There are a number of additional features of Jupyter notebooks that make them very useful. In this exercise, we will examine some of these features:
Jupyter notebooks can execute commands directly within the Anaconda prompt by including an exclamation point prefix (!). Enter the code shown in the following screenshot and run the cell:
Figure 1.18: Running Anaconda commands
One of the best features of Jupyter notebooks is the ability to create live reports that contain executable code. Not only does this save time in preventing separate creation of reports and code, but it can also assist in communicating the exact nature of the analysis being completed. Through the use of Markdown and HTML, we can embed headings, sections, images, or even JavaScript for dynamic content.
To use Markdown in our notebook, we first need to change the cell type. First, click on the cell you want to change to Markdown, then click on the Code drop-down menu and select Markdown:
Figure 1.19: Running Anaconda commands
Notice that In [ ] has disappeared and the color of the box lining the cell is no longer blue.
You can now enter valid Markdown syntax and HTML by double-clicking in the cell and then clicking Run to render the markdown. Enter the syntax shown in the following screenshot and run the cell to see the output:
Figure 1.20: Markdown syntax
The output will be as follows:
Figure 1.21: Markdown output
While the standard features that are included in Python are certainly feature-rich, the true power of Python lies in the additional libraries (also known as packages in Python), which, thanks to open source licensing, can be easily downloaded and installed through a few simple commands. In an Anaconda installation, it is even easier as many of the most common packages come pre-built within Anaconda. You can get a complete list of the pre-installed packages in the Anaconda environment by running the following command in a notebook cell:
!conda list
In this book, we will be using the following additional Python packages:
NumPy (pronounced Num Pie and available at https://www.numpy.org/): NumPy (short for numerical Python) is one of the core components of scientific computing in Python. NumPy provides the foundational data types from which a number of other data structures derive, including linear algebra, vectors and matrices, and key random number functionality.
SciPy (pronounced Sigh Pie and available at https://www.scipy.org): SciPy, along with NumPy, is a core scientific computing package. SciPy provides a number of statistical tools, signal processing tools, and other functionality, such as Fourier transforms.
pandas (available at https://pandas.pydata.org/): pandas is a high-performance library for loading, cleaning, analyzing, and manipulating data structures.
Matplotlib (available at https://matplotlib.org/): Matplotlib is the foundational Python library for creating graphs and plots of datasets and is also the base package from which other Python plotting libraries derive.

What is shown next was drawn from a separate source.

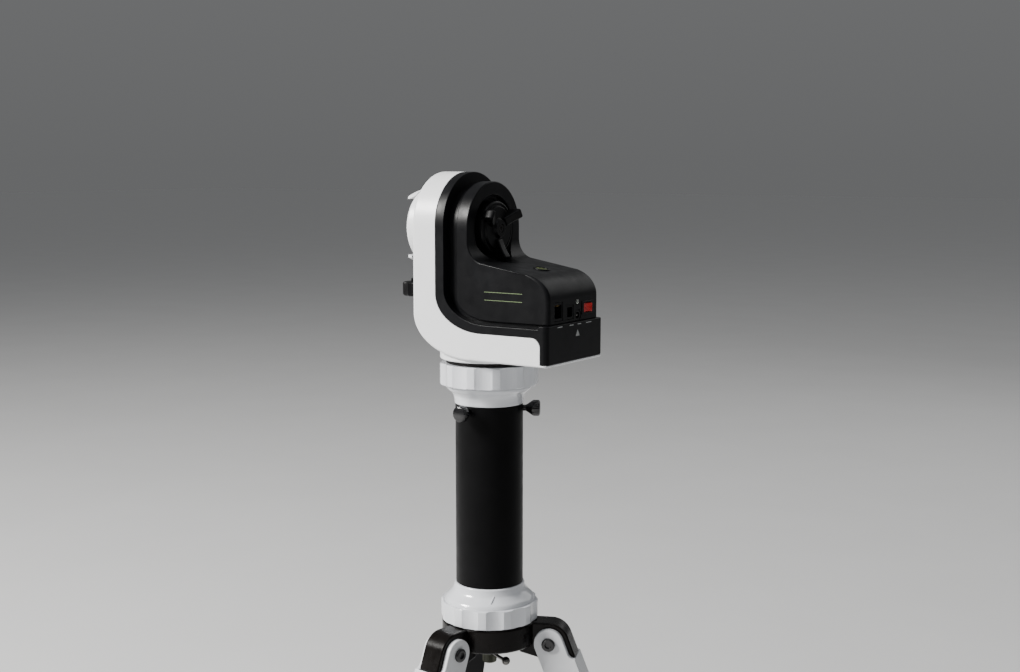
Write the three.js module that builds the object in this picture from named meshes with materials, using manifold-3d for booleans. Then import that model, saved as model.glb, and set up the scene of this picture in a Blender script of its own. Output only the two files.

The Matplotlib API has been designed in alignment with the Matlab plotting library to facilitate an easy transition to Python.
Seaborn (available at https://seaborn.pydata.org/): Seaborn is a plotting library built on top of Matplotlib, providing attractive color and line styles as well as a number of common plotting templates.
Scikit-learn (available at https://scikit-learn.org/stable/): Scikit-learn is a Python machine learning library that provides a number of data mining, modeling, and analysis techniques in a simple API. Scikit-learn includes a number of machine learning algorithms out of the box, including classification, regression, and clustering techniques.
These packages form the foundation of a versatile machine learning development environment with each package contributing a key set of functionalities. As discussed, by using Anaconda, you will already have all of the required packages installed and ready for use. If you require a package that is not included in the Anaconda installation, it can be installed by simply entering and executing the following in a Jupyter notebook cell:
!conda install <package name>
As an example, if we wanted to install Seaborn, we'd run this:
!conda install seaborn
To use one of these packages in a notebook, all we need to do is import it:
import matplotlib